In Praise of Cancel Culture

Phrases such as ‘cancel culture’ and ‘woke’ are thrown around nowadays and everyone understands what they mean. This is incredible as the words themselves have never been clearly defined. It seems that everyone has their own interpretation of the words and shifts them to fit their own subjectivity. The other day, I was using a Facebook page to talk about the football (soccer) team I support. One person was so enraged about an opposition player ‘diving’ (falling over to win a free kick or penalty without having contact made on them) that they expressed that they wanted the person to fall over and die like ‘Marc Foe’. For those who don’t know, Marc Vivian Foe was a Cameroonian international football player who had a heart attack during a match at the World Cup and passed away on the pitch. The response to the post was along the lines of, ‘I don’t think you really mean that?’ and the post was removed. The person then reposted to say that cancel culture was alive and well and that it was now impossible for anyone to express an opinion.

Admittedly, you and I may have different reactions to such behaviours/posts, but personally I think that this is what ‘cancel culture’ should be. as society develops and grows previously normalised behaviours are looked at in a new light. The fact that men and women don’t like being sexually assaulted or bullied, the fact that it is not funny to abuse someone due to their skin colour, seems to have come as a big shock to a lot of people. Whilst there are elements of ‘cancel culture’ which I oppose, for example, we cannot look back at people acting in the moral norms of their times and condemn them. yes, we can say, they should have known better- and if they had actually thought about it, maybe they would have. However, as Voltaire notes, very few people can rise about the prevailing opinions of their time. Whilst it is understandable that people would want to tear down monuments to people who did great things due to some of the not-so-great things that have emerged, or were known but no longer fit into society, we cannot spend our time relitigating the past. Surely these ‘giants’ can serve as a lesson in context? Yes, X freed the salves from Egypt, but the killing of the first-born sons and the genocide of an army but using the sea were bad behaviours. At the time it was seen as acceptable to have slaves and to kill your former slave masters, and in these times that was that, however, having moved on in history, surely, we can see more clearly the sins on both sides and agree that slavery and genocide are bad things?

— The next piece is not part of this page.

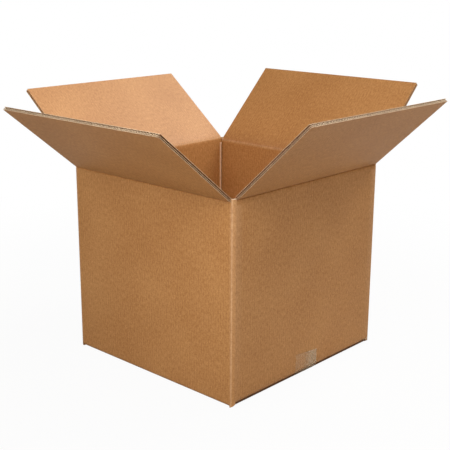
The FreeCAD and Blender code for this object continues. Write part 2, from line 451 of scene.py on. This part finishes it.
# Real flutes crowd in some places and spread in others: how far they drift, in radians of a wave,
# and how fast along the edge. The shift makes the two rows drift apart.
slow_drift = 0.5
slow_drift_rate = 61
quick_drift = 0.35
quick_drift_rate = 173
drift_shift = 4000


def liner_sheet(bm, panel, full_depth, score_depth, faces_out):
    """A liner from the wall, over the crushed score, to the flap's free edge."""
    length = panel.score.x - middle_gap / 2
    low = wall_seam - panel.score.z
    near_score = [step * crush_reach / score_rows for step in range(-score_rows, score_rows + 1)]
    levels = [low] + near_score + [length * share for share in flap_rows]
    made = bmesh.ops.create_grid(bm, x_segments=len(levels) - 1, y_segments=wall_strips, size=1)
    for vert in made["verts"]:
        level = levels[round((vert.co.x + 1) / 2 * (len(levels) - 1))]
        crushed = max(0.0, 1 - abs(level) / crush_reach) ** crush_sharpness
        depth = full_depth + (score_depth - full_depth) * crushed
        half_run = panel.half_run - (slot_clearance if level > 0 else 0)
        vert.co = (panel.reach - depth, vert.co.y * half_run, panel.score.z + level)
        # The inner liner gets a painted highlight along the crushed score.
        vert[bm.verts.layers.float["fold_wear_and_highlight"]] = 0 if faces_out else score_painted_highlight * crushed
    faces = list({face for vert in made["verts"] for face in vert.link_faces})
    if faces_out:
        bmesh.ops.reverse_faces(bm, faces=faces)
    bm.normal_update()
    bmesh.ops.solidify(bm, geom=faces, thickness=liner)


def flute_sheet(bm, panel, depth, height, pitch):
    """The waved paper between two liners, from the crushed score to the free edge."""
    half_run = panel.half_run - slot_clearance
    length = panel.score.x - middle_gap / 2
    waves = round(2 * half_run / pitch)
    before = set(bm.faces)
    made = bmesh.ops.create_grid(bm, x_segments=1, y_segments=waves * flute_steps, size=1)
    swing = (height - flute_paper_thickness) / 2
    for vert in made["verts"]:
        level = crush_reach if vert.co.x < 0 else length - flute_end_gap
        along = vert.co.y * (half_run - torn_flute_depth)
        uneven = (slow_drift * sin(along * slow_drift_rate)
                  + quick_drift * sin(along * quick_drift_rate + pitch * drift_shift))
        wave = cos(2 * pi * along / pitch + uneven)
        vert.co = (panel.reach - depth - swing * wave, along, panel.score.z + level)
    faces = list({face for vert in made["verts"] for face in vert.link_faces})
    bm.normal_update()
    bmesh.ops.solidify(bm, geom=faces, thickness=flute_paper_thickness)
    for face in set(bm.faces) - before:
        face.material_index = 2


def show_cut_edges(bm, panel):
    """Gives raw paper to cut edges: the liners' at the slots, and every sheet's at the free edge."""
    half_run = panel.half_run - slot_clearance
    end = panel.score.z + panel.score.x - middle_gap / 2
    for face in bm.faces:
        middle = face.calc_center_median()
        if abs(middle.y) > half_run - hair or middle.z > end - flute_end_gap - hair:
            face.material_index = 1


def bend_out(bm, panel):
    """Turns what is above the score out to the flap's lean, over a short rounded bend."""
    for vert in bm.verts:
        share = min(max((vert.co.z - panel.score.z) / (2 * bend_reach) + 0.5, 0), 1)
        share = share * share * (3 - 2 * share)
        from_score = vert.co - Vector((panel.score.x, vert.co.y, panel.score.z))
        vert.co += Matrix.Rotation(share * panel.lean, 3, "Y") @ from_score - from_score


for panel in panels:
    outside = panel.reach - panel.score.x
    outer_middle = liner + outer_flute_height / 2
    inner_middle = board - liner - inner_flute_height / 2
    bm = bmesh.new()
    bm.verts.layers.float.new("fold_wear_and_highlight")
    liner_sheet(bm, panel, 0.0, outside - score_web / 2, True)
    liner_sheet(bm, panel, board, outside + score_web / 2, False)
    liner_sheet(bm, panel, liner + outer_flute_height, outside - liner / 2, True)
    flute_sheet(bm, panel, outer_middle, outer_flute_height, outer_flute_pitch)
    flute_sheet(bm, panel, inner_middle, inner_flute_height, inner_flute_pitch)
    sheet = bm.loops.layers.uv.verify()
    for face in bm.faces:
        for corner in face.loops:
            corner[sheet].uv = (corner.vert.co.y, corner.vert.co.z)
    show_cut_edges(bm, panel)
    bend_out(bm, panel)
    bmesh.ops.transform(bm, matrix=panel.turn, verts=bm.verts)
    flap = finish_sheet(bm, panel.side + "_flap_sheet", [kraft_liner, cut_paper, flute_paper_and_shade])
    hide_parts("top_flap_" + panel.side)
    below = panel.score - Vector((0, 0, bend_reach))
    above = panel.score + bend_reach * Vector((sin(panel.lean), 0, cos(panel.lean)))
    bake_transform(flap, "body", panel.side + "_flap", start=panel.turn @ below, end=panel.turn @ above)


# Inside creases: beside the slit that is pinched in each upright fold, the inner liner is pushed up
# into a soft bead on the right or left wall. The bead is painted pale all over, a painted highlight
# where it catches the light.
bead_radius = 2.6 * mm
bead_sides = 16
bead_off_wall = 0.3 * mm
bead_off_slit = 4.6 * mm
bead_painted_highlight = 2.0
bead_end_gap = 1.5 * mm
below_score = 4.5 * mm
inside_low = inner_floor + board + bead_end_gap
inside_high = panels[1].score.z - below_score - bead_end_gap
inner_face = panels[0].reach - board

bm = bmesh.new()
wear_and_highlight = bm.verts.layers.float.new("fold_wear_and_highlight")
for panel in (panels[0], panels[2]):
    for end in (-1, 1):
        place = Matrix.Translation((
            inner_face - bead_off_wall, end * (inner_face - bead_off_slit),
            (inside_low + inside_high) / 2
        ))
        bmesh.ops.create_cone(bm, segments=bead_sides, radius1=bead_radius, radius2=bead_radius,
                              depth=inside_high - inside_low, matrix=panel.turn @ place)
for vert in bm.verts:
    vert[wear_and_highlight] = bead_painted_highlight
bm.loops.layers.uv.verify()
bmesh.ops.recalc_face_normals(bm, faces=bm.faces)
map_board(bm, panels[0], bm.faces)
beads = finish_sheet(bm, "inside_crease_beads", [kraft_liner])
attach(beads, "body")


# Glued lap: the end of the sheet, crushed flat and glued inside the left wall at the front corner.
# Its two ends are cut at a slope, and its free edges are pressed round.
lap_width = 38.0 * mm
lap_thickness = 3.0 * mm
lap_end_slope = 10.0 * mm
lap_edge_radius = 1.0 * mm
lap_edge_steps = 3

bm = bmesh.new()
bmesh.ops.create_cube(bm, size=1)
bmesh.ops.scale(bm, verts=bm.verts, vec=(lap_thickness, lap_width, inside_high - inside_low))
bmesh.ops.translate(bm, verts=bm.verts, vec=(
    -inner_face + lap_thickness / 2, -inner_face + lap_width / 2, (inside_low + inside_high) / 2
))
free_side = [vert for vert in bm.verts if vert.co.y > -inner_face + lap_width / 2]
for vert in free_side:
    vert.co.z += lap_end_slope if vert.co.z < wall_seam / 2 else -lap_end_slope
long_edges = [edge for edge in bm.edges if all(vert.co.x > -inner_face for vert in edge.verts)]
bmesh.ops.bevel(bm, geom=long_edges, offset=lap_edge_radius, segments=lap_edge_steps, profile=0.5,
                affect="EDGES", material=-1)
bm.loops.layers.uv.verify()
map_board(bm, panels[0], bm.faces)
lap = finish_sheet(bm, "glued_lap", [kraft_liner])
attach(lap, "body")


# Floor tape: one strip of clear carton tape over the floor seam, turned up the right and left
# walls. The glossy film lets the board show through, and is pale and hazy towards its far side,
# where it hasn't stuck well.
tape_width = 72.0 * mm
tape_off_centre = -2.0 * mm
tape_climb = 52.0 * mm
tape_end_skew = 7.0 * mm
tape_thickness = 0.1 * mm
tape_off_wall = 0.18 * mm
tape_columns = 12
tape_bend_angles = (8, 16, 24, 32, 40)
crinkles_per_metre = 90.0
crinkle_depth = 0.2 * mm
crinkle_strength = 0.3
haze_starts = 4 * mm
haze_full = 18 * mm
haze_wander = 20 * mm
stuck_haze = 0.1
lifted_haze = 0.32
film_roughness = 0.35

film = bpy.data.materials.new("clear_tape_film")
film.use_nodes = True
tree = film.node_tree
tree.nodes.clear()
spot = node(tree, "ShaderNodeTexCoord").outputs["Object"]
crinkle = node(tree, "ShaderNodeTexNoise", Vector=spot, Scale=crinkles_per_metre, Detail=3.0)
bump = node(tree, "ShaderNodeBump", Height=crinkle.outputs[0], Strength=crinkle_strength,
            Distance=crinkle_depth)
across = node(tree, "ShaderNodeSeparateXYZ", Vector=spot).outputs[1]
uneven = node(tree, "ShaderNodeMath", {"operation": "MULTIPLY_ADD"}, i0=crinkle.outputs[0],
              i1=haze_wander, i2=across)
lifted = node(tree, "ShaderNodeMapRange", Value=uneven.outputs[0], From_Min=haze_starts,
              From_Max=haze_full, To_Min=stuck_haze, To_Max=lifted_haze)
skin = node(tree, "ShaderNodeBsdfPrincipled", Base_Color=linear("DEC6A2"),
            Roughness=film_roughness, Alpha=lifted.outputs[0], Normal=bump.outputs[0])
node(tree, "ShaderNodeOutputMaterial", Surface=skin.outputs[0])

right = panels[0]
path = [(right.reach + tape_off_wall, tape_climb), (right.reach + tape_off_wall, right.bend.z)]
for angle in tape_bend_angles:
    out = fold_radius + tape_off_wall
    path.append((right.bend.x + out * cos(radians(angle)),
                 right.bend.z - out * sin(radians(angle))))
path += [(panels[1].half_run, 0), (0, 0)]
bm = bmesh.new()
made = bmesh.ops.create_grid(bm, x_segments=len(path) - 1, y_segments=tape_columns, size=1)
for vert in made["verts"]:
    step = round((1 - vert.co.x) / 2 * (len(path) - 1))
    skew = tape_end_skew * (vert.co.y + 1) / 2 if step == 0 else 0
    x, z = path[step]
    vert.co = (x, tape_off_centre + vert.co.y * tape_width / 2, z - skew)
bmesh.ops.mirror(bm, geom=bm.verts[:] + bm.edges[:] + bm.faces[:], axis="X", merge_dist=hair)
bmesh.ops.recalc_face_normals(bm, faces=bm.faces)
if min(bm.faces, key=lambda face: face.calc_center_median().z).normal.z > 0:
    bmesh.ops.reverse_faces(bm, faces=bm.faces)
bm.normal_update()
bmesh.ops.solidify(bm, geom=bm.faces[:], thickness=tape_thickness)
bm.loops.layers.uv.verify()
tape = finish_sheet(bm, "floor_tape_film", [film])
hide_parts("floor_tape")
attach(tape, "body")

That bad behaviours became normalised over time; it is now ingrained in society that these are acceptable behaviours. Many of the prominent people who have been ‘cancelled’ (or claim to have been cancelled) have been done so due to misogyny, racism, bullying, and other things which we are now accepting should not be part of culture. Whilst those who have always lived these ways will shout and scream that they are being cancelled for ‘having an opinion’ or ‘doing what they have always done’, it is interesting to note that their behaviours are objectively bad and to stop them is objectively good, yet they claim that what was being done to them is bad and what they were doing is good- why? Because they have lived in a morally inverted world and so if we can stop normalising bad behaviours and start normalising good behaviours, society can finally grow, after all no one likes being called for what they do- even if it is to tell them that their behaviour is bad- because there are few things people dislike more than being made the victim of senseless stupidity.